Conservatoire Jean-Baptiste Lully de Puteaux, Salle Gramont, 10 juin 2022 — Frédéric Norac
Conservatoire Jean-Baptiste Lully de Puteaux, Ein Deutches Requiem, Julien Van Mellaerts, Aèdes, Les Siècles. Photographie © D.R.
La version du Deutsches Requiem qu’interprètent l’Ensemble Aedes et l’orchestre Les Siècles a été réalisée par le musicologue Joachim Linckelmann, spécifiquement pour eux en 2010, à partir de la version pour deux pianos et de celle postérieure pour grand orchestre symphonique.
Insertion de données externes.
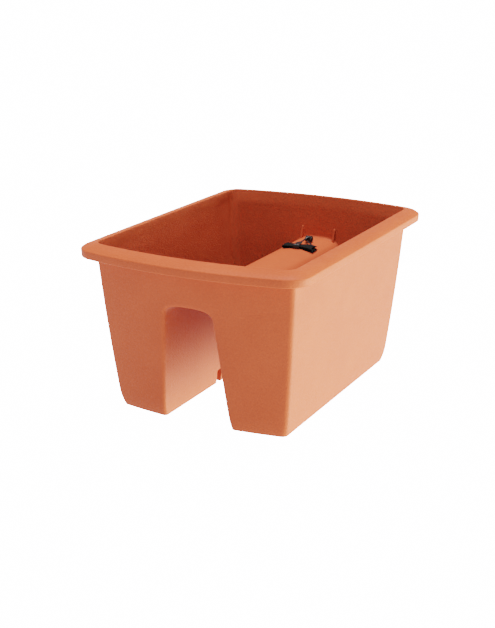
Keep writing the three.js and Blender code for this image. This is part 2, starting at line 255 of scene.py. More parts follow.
class Nodes:
    """A short way to write a node tree."""

    def __init__(self, tree: bpy.types.NodeTree) -> None:
        """Writes into a tree."""
        self.tree = tree

    def add(self, kind: str, inputs: dict[str, object] | None = None, **settings: object) -> bpy.types.Node:
        """Adds a node.

        Args:
            kind: The node's type, without its ShaderNode prefix.
            inputs: Values or sockets for the inputs, by name or by number.
            **settings: The node's own settings.

        Returns:
            The node.
        """
        node = self.tree.nodes.new("ShaderNode" + kind)
        for key, value in settings.items():
            setattr(node, key, value)
        for key, value in (inputs or {}).items():
            self.feed(node.inputs[key], value)
        return node

    def feed(self, socket: Socket, value: object) -> None:
        """Sets an input, or links it to another node's output.

        Args:
            socket: The input.
            value: What it is set to, or the output that feeds it.
        """
        if isinstance(value, Socket):
            self.tree.links.new(value, socket)
        else:
            socket.default_value = value

    def sum(self, operation: str, *values: float | Socket) -> Socket:
        """The result of one step of arithmetic on some values or outputs."""
        return self.add("Math", dict(enumerate(values)), operation=operation).outputs[0]

    def noise(self, where: Socket, scale: float, detail: float, rough: float = 0.5) -> Socket:
        """A noise pattern's value, with its scale in waves per metre."""
        settings = {"Vector": where, "Scale": scale, "Detail": detail, "Roughness": rough}
        return self.add("TexNoise", settings).outputs["Fac"]

    def spread(self, value: Socket, low: float, high: float, to: Flat = (0.0, 1.0)) -> Socket:
        """A value's range from low to high, stretched to another range."""
        inputs = {"Value": value, "From Min": low, "From Max": high, "To Min": to[0], "To Max": to[1]}
        return self.add("MapRange", inputs).outputs["Result"]

    def blend(self, share: Socket, a: Sequence[float], b: Sequence[float]) -> Socket:
        """A colour between two others.

        Args:
            share: How far it is from the first to the second.
            a: The first colour.
            b: The second colour.

        Returns:
            The colour.
        """
        node = self.add("Mix", data_type="RGBA")
        self.feed(node.inputs["Factor"], share)
        self.feed(node.inputs[6], a)
        self.feed(node.inputs[7], b)
        return node.outputs[2]


class Surface(Nodes):
    """The nodes of a material and the inputs of its surface."""

    def __init__(self, name: str) -> None:
        """Starts the material.

        Args:
            name: The material's name.
        """
        self.material = bpy.data.materials.new(name)
        self.material.use_nodes = True
        super().__init__(self.material.node_tree)
        self.inputs = self.tree.nodes["Principled BSDF"].inputs


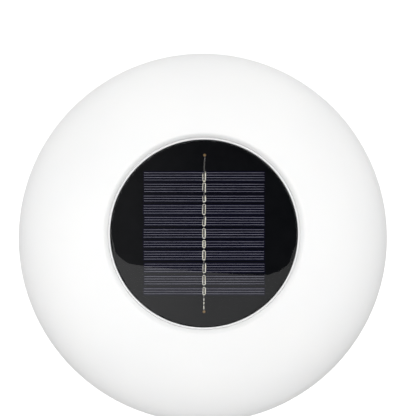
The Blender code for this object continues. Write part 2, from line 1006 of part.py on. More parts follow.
def lens():
    """A frosted dome with a screwed flange, open at the top."""
    count = 6
    top = LAMP_TOP
    outer = [
        (
            31.4 * math.cos(math.radians(90 * i / count)),
            top - 2.2 - 14.5 * math.sin(math.radians(90 * i / count)),
        )
        for i in range(count + 1)
    ]
    outer[-1] = (0.0, outer[-1][1])
    inner = [
        (
            29.8 * math.cos(math.radians(90 * i / count)),
            top - 2.2 - 12.9 * math.sin(math.radians(90 * i / count)),
        )
        for i in range(count, -1, -1)
    ]
    inner[0] = (0.0, inner[0][1])
    profile = (
        [(29.8, top), (38.9, top), (39.3, top - 0.4), (39.3, top - 2.2), (31.6, top - 2.2)]
        + outer[1:]
        + inner[:-1]
        + [(29.8, top - 2.2)]
    )
    # the profile touches the axis twice, so it is spun as two open runs that meet there
    body = lathe("led_lens", raised(profile), FROSTED, 32)
    holes = rods_tool(
        "tool_lens_holes",
        [
            (36.2 * math.cos(math.radians(a)), 36.2 * math.sin(math.radians(a)))
            for a in (90, 210, 330)
        ],
        1.5,
        above(top - 4),
        above(top + 1),
        12,
    )
    cut(body, holes)
    return body


led_lens = lens()
for number, a in enumerate((90, 210, 330), 1):
    screw(
        f"lens_screw_{number}",
        36.2 * math.cos(math.radians(a)),
        36.2 * math.sin(math.radians(a)),
        LAMP_TOP - 2.2 - GAP,
        2.4,
        0.85,
        4.2,
        head_h=1.4,
    )

# ---------------------------------------------------------------- wires
wire(
    "panel_lead_red",
    [
        (2.0, -20.0, above(BOARD_Z - GAP)),
        (2.0, -20.0, above(BOARD_Z - 2.4)),
        (3.0, -20.0, above(PCB_Z + PCB_T + 2.4)),
        (3.4, -20.0, above(PCB_Z + PCB_T + 0.5)),
    ],
    0.8,
    WIRE_RED,
)
wire(
    "panel_lead_black",
    [
        (-2.0, -20.0, above(BOARD_Z - GAP)),
        (-2.0, -20.0, above(BOARD_Z - 2.4)),
        (-3.0, -20.0, above(PCB_Z + PCB_T + 2.4)),
        (-3.4, -20.0, above(PCB_Z + PCB_T + 0.5)),
    ],
    0.8,
    WIRE_BLACK,
)
wire(
    "battery_lead",
    [
        (33.8, -4.4, above(BATTERY_Z - 5.4)),
        (33.6, -9.5, above(BATTERY_Z - 6.2)),
        (30.0, -13.5, above(PCB_Z - 9.0)),
        (25.6, -18.6, above(PCB_Z - 5.5)),
        (25.0, -21.5, above(PCB_Z - GAP)),
    ],
    0.8,
    WIRE_RED,
)
wire(
    "lamp_lead",
    [
        (8.0, -18.0, above(PCB_Z - GAP)),
        (8.4, -18.0, above(PCB_Z - 5.0)),
        (12.6, -18.0, above(COVER_TOP + 7.0)),
        (14.0, -18.0, above(COVER_TOP)),
        (14.0, -18.0, above(LAMP_TOP + GAP)),
    ],
    0.9,
    WIRE_BLACK,
)
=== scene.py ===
"""Looks for the floating solar pool light: fine meshes, procedural materials, soft studio light."""

import json
import math
import random

import bmesh
import bpy
from mathutils import Matrix, Vector


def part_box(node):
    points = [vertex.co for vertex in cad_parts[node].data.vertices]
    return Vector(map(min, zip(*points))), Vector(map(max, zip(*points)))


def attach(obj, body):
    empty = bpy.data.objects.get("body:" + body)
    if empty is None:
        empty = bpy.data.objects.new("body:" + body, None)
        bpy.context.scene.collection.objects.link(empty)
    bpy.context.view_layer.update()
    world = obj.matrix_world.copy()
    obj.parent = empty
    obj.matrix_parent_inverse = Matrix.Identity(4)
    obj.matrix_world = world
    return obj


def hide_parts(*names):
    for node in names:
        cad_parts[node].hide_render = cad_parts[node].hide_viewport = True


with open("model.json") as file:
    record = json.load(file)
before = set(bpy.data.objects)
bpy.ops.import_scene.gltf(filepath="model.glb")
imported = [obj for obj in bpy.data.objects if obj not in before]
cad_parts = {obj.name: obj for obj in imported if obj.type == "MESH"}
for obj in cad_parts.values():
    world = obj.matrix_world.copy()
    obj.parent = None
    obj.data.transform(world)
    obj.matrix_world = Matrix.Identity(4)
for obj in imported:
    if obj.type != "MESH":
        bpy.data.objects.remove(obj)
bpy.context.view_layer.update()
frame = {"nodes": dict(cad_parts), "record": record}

MM = 0.001
ZC = math.sqrt(175.0**2 - 50.0**2)  # ball centre above the base, mm
GLOBE_R = 175.0
RND = random.Random(17)
COLLECTION = bpy.context.scene.collection


def above(z):
    return ZC + z


# ================================================================ materials
def new_material(name):
    mat = bpy.data.materials.new(name)
    mat.use_nodes = True
    tree = mat.node_tree
    tree.nodes.clear()
    out = tree.nodes.new("ShaderNodeOutputMaterial")
    bsdf = tree.nodes.new("ShaderNodeBsdfPrincipled")
    tree.links.new(bsdf.outputs["BSDF"], out.inputs["Surface"])
    return mat, tree, bsdf


def coords(tree, scale=(1, 1, 1)):
    tc = tree.nodes.new("ShaderNodeTexCoord")
    mp = tree.nodes.new("ShaderNodeMapping")
    mp.inputs["Scale"].default_value = scale
    tree.links.new(tc.outputs["Object"], mp.inputs["Vector"])
    return mp.outputs["Vector"]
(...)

On pourrait presque la qualifier de « version de chambre » bien que les deux phalanges se présentent dans un effectif assez respectable, trente-deux du côté des choristes et vingt-cinq pour les instrumentistes, dont un par pupitre pour les vents. Peut-être cette version gagnerait-elle à être donnée dans une acoustique plus généreuse, susceptible de valoriser de façon globale l’union des deux ensembles et de donner à l’œuvre de Brahms cette ampleur qui sans l’alourdir en renforcerait le caractère romantique. Telle quelle, la fusion n’est que partielle et il en résulte une vision plutôt analytique de la partition dont l’émotion n’émerge que de façon intermittente, plus nettement dans les interventions solistes que dans les passages purement chorals, bien que l’homogénéité du chœur soit absolument parfaite. L’orchestre sur instruments d’époque offre des sonorités plus affirmées et plus colorées que sur instruments modernes et c’est dans ce contraste que se situe sans doute toute l’originalité de la démarche.
Du côté des solistes, la voix cuivrée aux aigus un peu serrés d’Axelle Fayo n’a pas ce caractère céleste auquel nous ont habitué les grandes versions « classiques » de l’œuvre, mais elle apporte justement une humanité très convaincante à ses interventions, tout comme le baryton bien timbré de Julien Van Mellaerts dans son interrogation angoissée sur la vie humaine puis dans son annonce de la Résurrection.
Comme s’il prenait un peu à rebours l’histoire de la musique, Mathieu Romano choisit de commencer son programme par le très beau chœur à bouche fermée de Wolfgang Rihm, Mit geschlossenem Mund, pour huit voix a cappella de 1982, dont la modernité n’est pas sans évoquer les pièces chorales de Ligeti, et d’enchaîner sans solution de continuité avec une version orchestrée par Franck Krawczyk du fameux Lied de Mahler Ich bin der Welt abhanden gekommen dont la sérénité légèrement mélancolique est bien rendue par la soprano et les bois exemplaires des Siècles et qui, à son tour, semble préluder par sa tonalité au caractère plus sombre du premier mouvement du Requiem. En réponse aux applaudissements nourris qui saluent cette interprétation, Matthieu Romano offre en bis un Choral de Brahms d’autant plus émouvant qu’il est chanté par le chœur et les instrumentistes réunis en un groupe indifférencié.